(Task instructions): Starting at the line that contains "bpy.data.objects.remove(obj)", copy each line through the final one exactly as written.
• • • • •
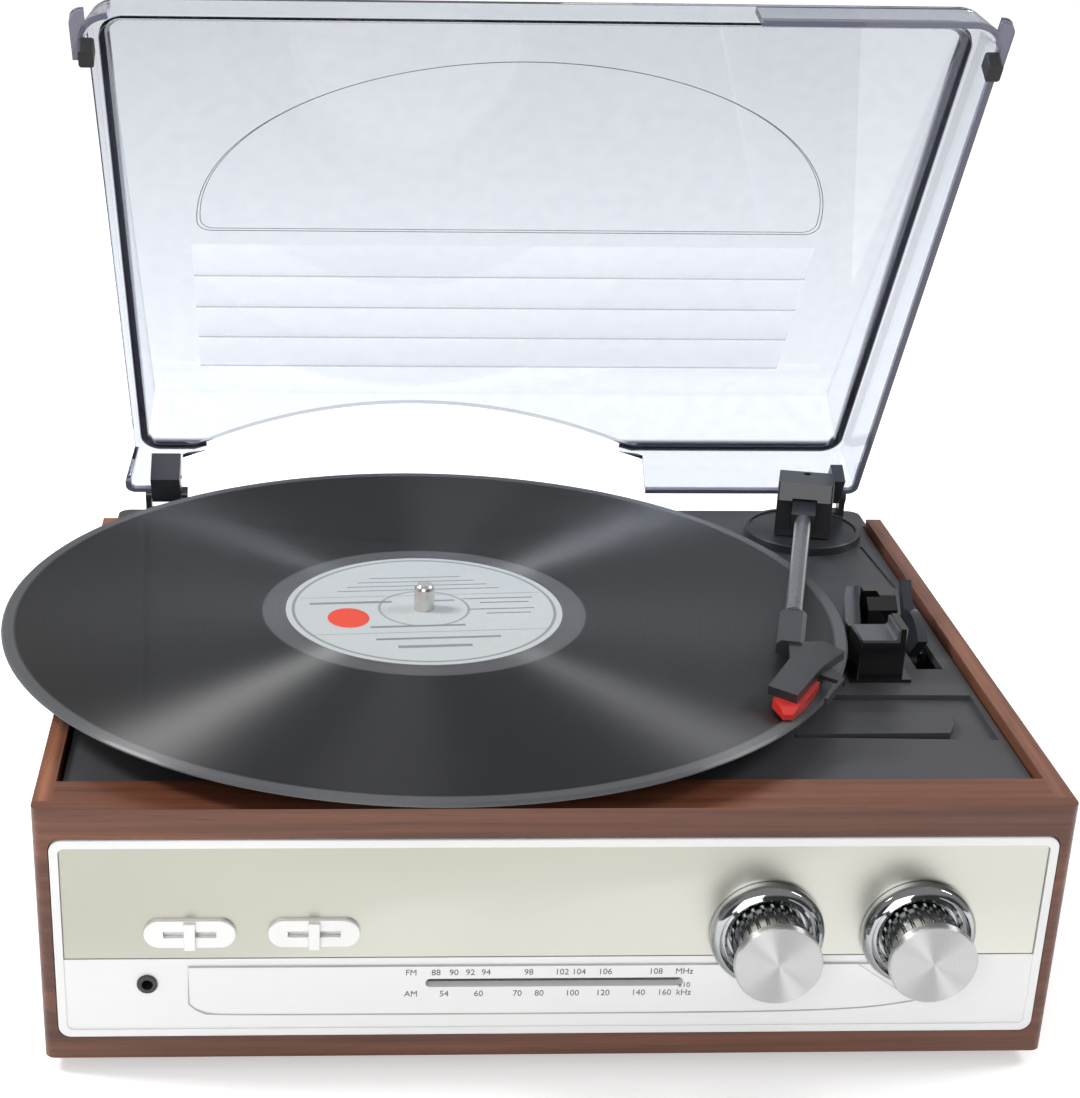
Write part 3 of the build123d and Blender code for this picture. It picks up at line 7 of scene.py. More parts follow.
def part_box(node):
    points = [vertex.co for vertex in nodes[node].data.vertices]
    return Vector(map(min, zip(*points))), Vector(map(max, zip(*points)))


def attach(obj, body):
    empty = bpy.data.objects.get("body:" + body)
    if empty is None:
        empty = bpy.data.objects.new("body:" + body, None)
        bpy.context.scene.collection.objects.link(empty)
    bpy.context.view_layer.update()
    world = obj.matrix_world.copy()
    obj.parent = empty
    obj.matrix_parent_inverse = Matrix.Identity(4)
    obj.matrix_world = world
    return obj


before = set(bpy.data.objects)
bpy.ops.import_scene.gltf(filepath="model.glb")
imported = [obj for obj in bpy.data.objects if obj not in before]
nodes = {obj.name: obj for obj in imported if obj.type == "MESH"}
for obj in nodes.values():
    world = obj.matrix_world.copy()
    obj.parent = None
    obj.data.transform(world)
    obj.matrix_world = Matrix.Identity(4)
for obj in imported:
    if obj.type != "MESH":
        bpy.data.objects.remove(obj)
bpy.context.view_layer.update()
• • • • •
(Correct answer):
        bpy.data.objects.remove(obj)
bpy.context.view_layer.update()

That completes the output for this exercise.